As previously mentioned, this project has been stalled out by the dogs. We live on the main road, and although there are some bushes and a very old, falling down, split rail fence, it's not enough. So as of yesterday, my dreams of a 6' privacy fence were shattered due to the setback being too far from what I want, so we have a permit approved for a 4' fence, should be enough and now I can fence in the entire yard, pretty much to the sidewalk in the front and the street on the side.
Advice requested - What pitfalls am I going to encounter when putting up the fence? I plan on using 4x4x6 for the posts, rent a digger and pour concrete around the posts. Debating putting up 2x4x8 as the rails and using the father in law's nailer to put the pickets up individually or buying sections premade. The permit says it needs to be 50% visible, so every other picket.
Main question is, how difficult is it to brace the posts as they set in concrete? I have watched some youtube videos, so I'm pretty much a professional by now, but if you've read this whole post, I've made some pretty bad mistakes (see-doorknob :whistling2:)
Also, are there brands of concrete I should avoid, and does the chilly temperature affect how it will mix?
Bonus project -
When showering for work one fine morning, the shower rod fell. I am tired, late, and now the pressure rod won't cooperate with my soapy hands and wet tile. I can't tell you exactly what happened that morning, but the :censored: piece of :censored: shower rod is :censored: dead now.
Problem : Need a new shower rod before the wife gets home from works.
Do I run to bed bath and beyond to get a $40 shower rod? No damn it, I'm a home owner and I want to fix my own problem.

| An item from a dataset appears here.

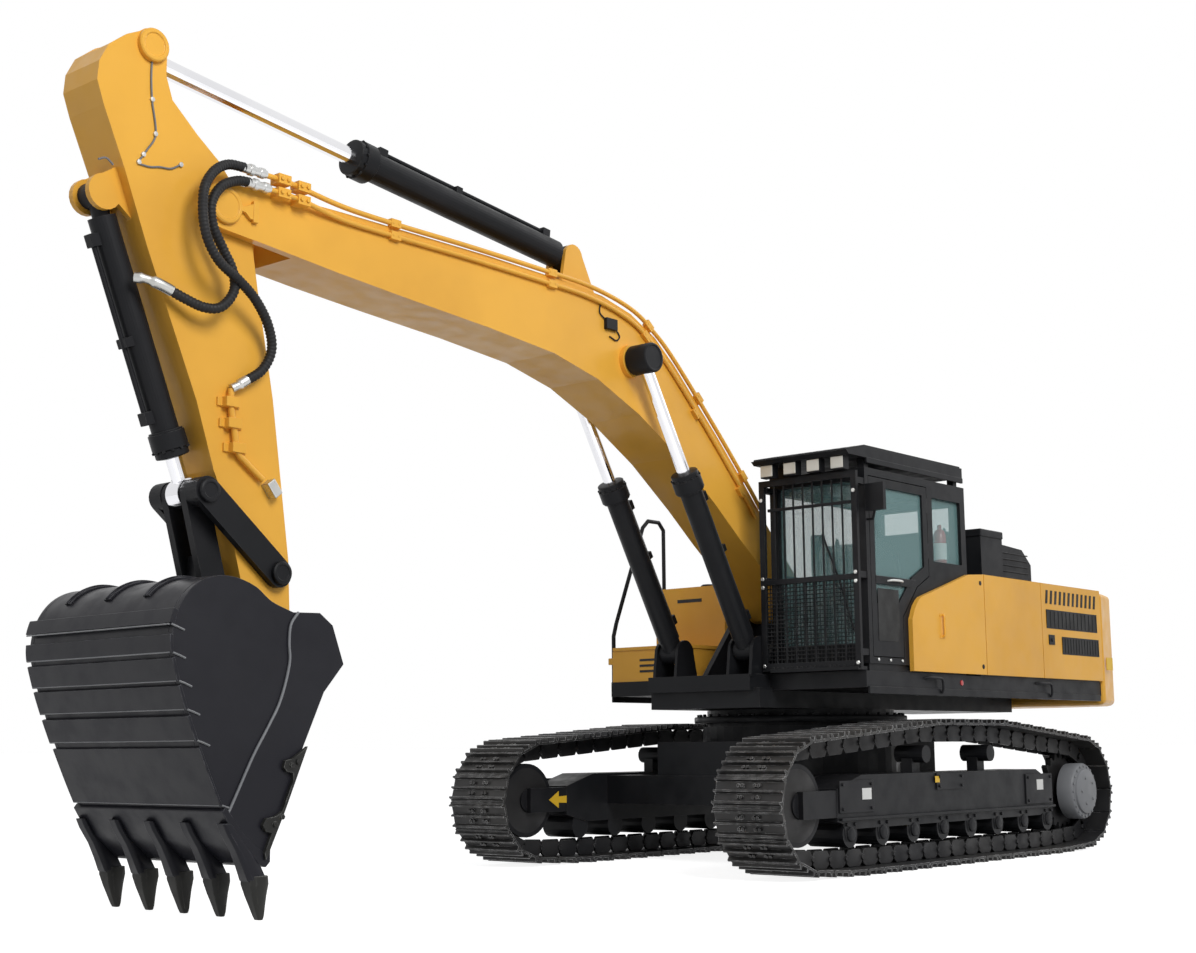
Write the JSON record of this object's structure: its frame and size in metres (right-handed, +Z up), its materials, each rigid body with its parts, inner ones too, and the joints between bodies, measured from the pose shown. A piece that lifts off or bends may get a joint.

Solution: PVC from home depot, about $4.30
Once the fence is done, hopefully before the end of next weekend, we will get back to the kitchen. The spackling is pretty much done, just need to sand and paint, get the peninsula done, then sand and paint/stain the other cabinets and get the new hardware. Tile on the floor too, and probably take out the cabinet above the stove and use a stainless steel piece for the vent.